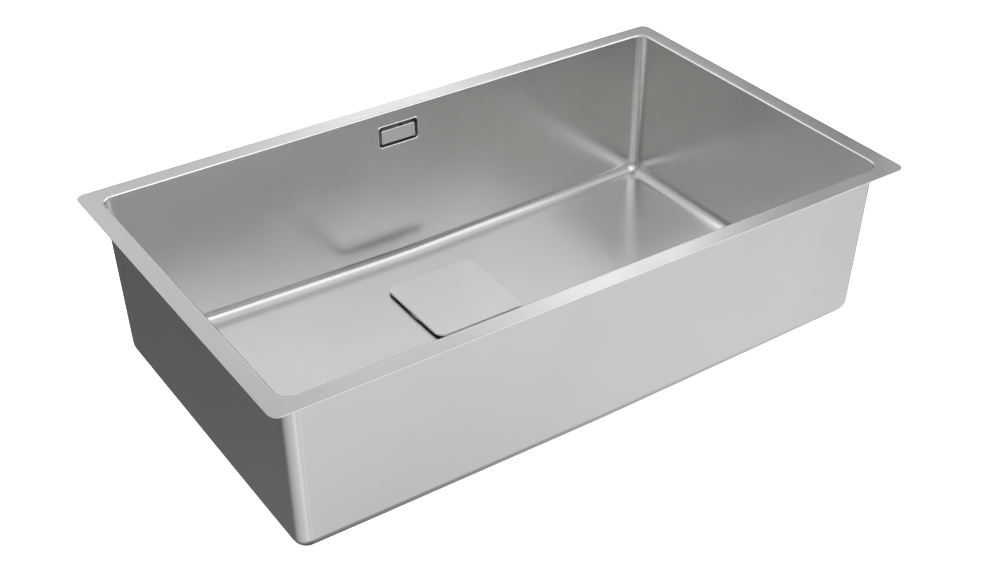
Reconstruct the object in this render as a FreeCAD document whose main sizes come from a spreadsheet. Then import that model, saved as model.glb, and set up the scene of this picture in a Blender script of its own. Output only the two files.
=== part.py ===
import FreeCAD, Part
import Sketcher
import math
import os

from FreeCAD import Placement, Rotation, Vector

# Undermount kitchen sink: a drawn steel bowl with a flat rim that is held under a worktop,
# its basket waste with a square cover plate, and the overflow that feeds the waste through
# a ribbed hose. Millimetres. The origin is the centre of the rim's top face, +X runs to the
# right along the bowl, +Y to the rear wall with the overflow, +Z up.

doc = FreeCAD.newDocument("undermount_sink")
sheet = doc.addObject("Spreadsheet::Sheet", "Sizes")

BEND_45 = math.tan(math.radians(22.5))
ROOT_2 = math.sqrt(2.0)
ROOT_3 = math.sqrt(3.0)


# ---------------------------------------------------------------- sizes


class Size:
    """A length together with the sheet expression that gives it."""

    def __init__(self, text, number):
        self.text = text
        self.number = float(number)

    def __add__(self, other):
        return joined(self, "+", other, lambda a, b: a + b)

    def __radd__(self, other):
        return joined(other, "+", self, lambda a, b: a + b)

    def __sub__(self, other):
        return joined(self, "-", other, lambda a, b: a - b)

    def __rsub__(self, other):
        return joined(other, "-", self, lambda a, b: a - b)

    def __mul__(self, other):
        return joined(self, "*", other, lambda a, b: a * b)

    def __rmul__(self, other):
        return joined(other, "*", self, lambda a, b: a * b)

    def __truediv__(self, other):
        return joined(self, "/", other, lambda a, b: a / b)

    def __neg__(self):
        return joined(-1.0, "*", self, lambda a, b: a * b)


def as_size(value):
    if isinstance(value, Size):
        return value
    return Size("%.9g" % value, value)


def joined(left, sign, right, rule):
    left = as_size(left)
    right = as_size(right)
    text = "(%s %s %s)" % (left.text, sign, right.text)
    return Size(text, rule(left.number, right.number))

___

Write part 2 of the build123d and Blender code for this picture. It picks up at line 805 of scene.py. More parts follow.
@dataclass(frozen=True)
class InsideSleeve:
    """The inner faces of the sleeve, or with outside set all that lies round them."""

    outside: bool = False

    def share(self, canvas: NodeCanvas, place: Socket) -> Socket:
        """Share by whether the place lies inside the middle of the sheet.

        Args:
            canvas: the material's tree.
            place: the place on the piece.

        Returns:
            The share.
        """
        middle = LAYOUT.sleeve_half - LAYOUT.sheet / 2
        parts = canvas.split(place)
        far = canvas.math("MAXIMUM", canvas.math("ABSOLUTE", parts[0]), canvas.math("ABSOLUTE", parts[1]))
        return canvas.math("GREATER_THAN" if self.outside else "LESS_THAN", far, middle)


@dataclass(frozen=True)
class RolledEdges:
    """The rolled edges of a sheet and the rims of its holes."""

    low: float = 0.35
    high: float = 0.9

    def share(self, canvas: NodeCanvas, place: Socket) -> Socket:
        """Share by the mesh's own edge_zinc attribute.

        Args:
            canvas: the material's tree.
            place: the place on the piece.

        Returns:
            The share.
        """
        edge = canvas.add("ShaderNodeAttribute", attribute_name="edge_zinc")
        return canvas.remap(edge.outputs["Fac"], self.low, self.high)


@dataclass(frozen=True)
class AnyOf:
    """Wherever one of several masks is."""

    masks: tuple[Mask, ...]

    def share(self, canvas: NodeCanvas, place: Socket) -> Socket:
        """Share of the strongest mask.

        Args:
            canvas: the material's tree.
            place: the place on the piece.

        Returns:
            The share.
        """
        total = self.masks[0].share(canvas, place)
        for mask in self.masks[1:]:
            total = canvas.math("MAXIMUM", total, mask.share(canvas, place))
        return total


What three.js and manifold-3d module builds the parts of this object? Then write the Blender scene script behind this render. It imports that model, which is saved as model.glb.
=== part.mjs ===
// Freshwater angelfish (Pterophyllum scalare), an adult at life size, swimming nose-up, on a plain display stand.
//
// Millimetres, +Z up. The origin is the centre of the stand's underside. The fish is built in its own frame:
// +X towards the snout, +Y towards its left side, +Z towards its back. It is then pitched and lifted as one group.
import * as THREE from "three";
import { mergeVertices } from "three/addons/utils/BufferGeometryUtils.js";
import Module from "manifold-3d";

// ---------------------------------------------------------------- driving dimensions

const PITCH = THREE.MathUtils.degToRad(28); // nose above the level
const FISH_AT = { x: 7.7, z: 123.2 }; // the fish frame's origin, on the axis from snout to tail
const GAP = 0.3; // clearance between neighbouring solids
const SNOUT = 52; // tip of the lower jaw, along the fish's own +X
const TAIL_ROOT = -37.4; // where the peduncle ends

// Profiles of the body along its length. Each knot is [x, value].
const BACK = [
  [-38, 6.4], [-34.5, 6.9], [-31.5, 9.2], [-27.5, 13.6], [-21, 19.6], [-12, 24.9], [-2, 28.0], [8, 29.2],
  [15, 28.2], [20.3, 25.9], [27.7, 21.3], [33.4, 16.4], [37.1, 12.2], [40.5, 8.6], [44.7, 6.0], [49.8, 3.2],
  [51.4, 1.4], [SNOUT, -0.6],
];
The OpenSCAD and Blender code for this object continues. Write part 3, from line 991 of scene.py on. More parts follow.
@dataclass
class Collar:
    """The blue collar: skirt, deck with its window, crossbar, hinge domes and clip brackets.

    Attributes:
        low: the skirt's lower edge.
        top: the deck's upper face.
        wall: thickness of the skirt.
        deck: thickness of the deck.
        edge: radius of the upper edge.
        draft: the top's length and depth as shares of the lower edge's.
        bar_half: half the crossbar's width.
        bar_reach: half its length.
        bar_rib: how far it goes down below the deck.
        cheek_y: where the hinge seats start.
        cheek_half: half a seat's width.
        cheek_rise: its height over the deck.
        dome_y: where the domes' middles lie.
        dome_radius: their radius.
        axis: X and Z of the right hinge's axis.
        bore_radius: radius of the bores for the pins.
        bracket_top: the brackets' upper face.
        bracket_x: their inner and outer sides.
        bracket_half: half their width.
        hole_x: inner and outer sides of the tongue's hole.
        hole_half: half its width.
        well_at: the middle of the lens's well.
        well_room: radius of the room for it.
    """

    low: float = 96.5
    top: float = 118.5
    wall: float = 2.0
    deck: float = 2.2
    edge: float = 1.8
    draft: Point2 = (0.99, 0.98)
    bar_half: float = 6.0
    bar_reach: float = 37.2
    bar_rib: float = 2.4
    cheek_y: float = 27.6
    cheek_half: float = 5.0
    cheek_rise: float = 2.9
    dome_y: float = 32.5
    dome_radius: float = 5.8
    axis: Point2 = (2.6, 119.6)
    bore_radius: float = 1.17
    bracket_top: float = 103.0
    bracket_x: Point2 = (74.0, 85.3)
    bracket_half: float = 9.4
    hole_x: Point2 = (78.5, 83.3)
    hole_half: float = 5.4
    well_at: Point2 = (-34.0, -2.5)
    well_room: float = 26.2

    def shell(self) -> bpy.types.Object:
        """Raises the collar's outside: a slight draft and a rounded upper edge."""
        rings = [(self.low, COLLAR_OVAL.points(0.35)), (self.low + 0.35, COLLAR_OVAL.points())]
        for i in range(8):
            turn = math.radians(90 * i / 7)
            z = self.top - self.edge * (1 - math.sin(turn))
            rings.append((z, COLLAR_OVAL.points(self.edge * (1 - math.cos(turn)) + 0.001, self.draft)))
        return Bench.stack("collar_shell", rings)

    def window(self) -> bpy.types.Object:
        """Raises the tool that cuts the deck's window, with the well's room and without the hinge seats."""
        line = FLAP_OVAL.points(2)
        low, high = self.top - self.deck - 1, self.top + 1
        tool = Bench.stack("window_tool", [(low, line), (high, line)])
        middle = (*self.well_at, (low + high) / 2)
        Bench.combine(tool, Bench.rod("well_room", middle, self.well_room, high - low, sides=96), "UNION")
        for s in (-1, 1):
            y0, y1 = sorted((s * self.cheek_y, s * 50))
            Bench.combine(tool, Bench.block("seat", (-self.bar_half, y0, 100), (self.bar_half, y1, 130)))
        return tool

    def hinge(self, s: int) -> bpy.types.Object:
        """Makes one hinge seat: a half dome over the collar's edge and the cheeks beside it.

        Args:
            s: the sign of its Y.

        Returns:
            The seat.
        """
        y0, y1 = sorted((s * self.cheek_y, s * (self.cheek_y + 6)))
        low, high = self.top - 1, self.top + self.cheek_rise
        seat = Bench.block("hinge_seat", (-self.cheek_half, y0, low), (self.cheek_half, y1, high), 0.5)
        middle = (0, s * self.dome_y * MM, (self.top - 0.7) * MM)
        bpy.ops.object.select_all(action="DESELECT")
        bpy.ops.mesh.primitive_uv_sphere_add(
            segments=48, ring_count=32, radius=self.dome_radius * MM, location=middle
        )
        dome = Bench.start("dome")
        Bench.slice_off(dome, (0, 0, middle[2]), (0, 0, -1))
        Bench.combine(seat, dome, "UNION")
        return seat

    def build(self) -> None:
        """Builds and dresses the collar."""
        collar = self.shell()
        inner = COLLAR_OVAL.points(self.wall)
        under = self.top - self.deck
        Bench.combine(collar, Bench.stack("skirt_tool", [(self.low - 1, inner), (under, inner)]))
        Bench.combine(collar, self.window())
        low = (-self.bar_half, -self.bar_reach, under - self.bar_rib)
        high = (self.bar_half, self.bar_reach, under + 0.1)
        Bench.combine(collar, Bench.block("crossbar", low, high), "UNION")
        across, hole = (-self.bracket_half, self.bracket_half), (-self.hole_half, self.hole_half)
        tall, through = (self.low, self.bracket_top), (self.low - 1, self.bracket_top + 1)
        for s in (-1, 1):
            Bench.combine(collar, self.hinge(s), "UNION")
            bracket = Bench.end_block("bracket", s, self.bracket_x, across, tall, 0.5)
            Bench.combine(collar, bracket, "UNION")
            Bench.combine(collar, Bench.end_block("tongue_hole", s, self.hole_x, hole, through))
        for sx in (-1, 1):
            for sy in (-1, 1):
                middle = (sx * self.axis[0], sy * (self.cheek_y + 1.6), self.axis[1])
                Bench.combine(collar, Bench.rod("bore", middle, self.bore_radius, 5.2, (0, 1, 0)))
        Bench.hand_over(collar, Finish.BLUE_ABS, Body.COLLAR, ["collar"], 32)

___

» Task goal: Exactly the lines from the line with "What three.js and" to the line with "import Module from", both included, are to be extracted, and no others.

» Solution below:
What three.js and manifold-3d module builds the parts of this object? Then write the Blender scene script behind this render. It imports that model, which is saved as model.glb.
=== part.mjs ===
// Freshwater angelfish (Pterophyllum scalare), an adult at life size, swimming nose-up, on a plain display stand.
//
// Millimetres, +Z up. The origin is the centre of the stand's underside. The fish is built in its own frame:
// +X towards the snout, +Y towards its left side, +Z towards its back. It is then pitched and lifted as one group.
import * as THREE from "three";
import { mergeVertices } from "three/addons/utils/BufferGeometryUtils.js";
import Module from "manifold-3d";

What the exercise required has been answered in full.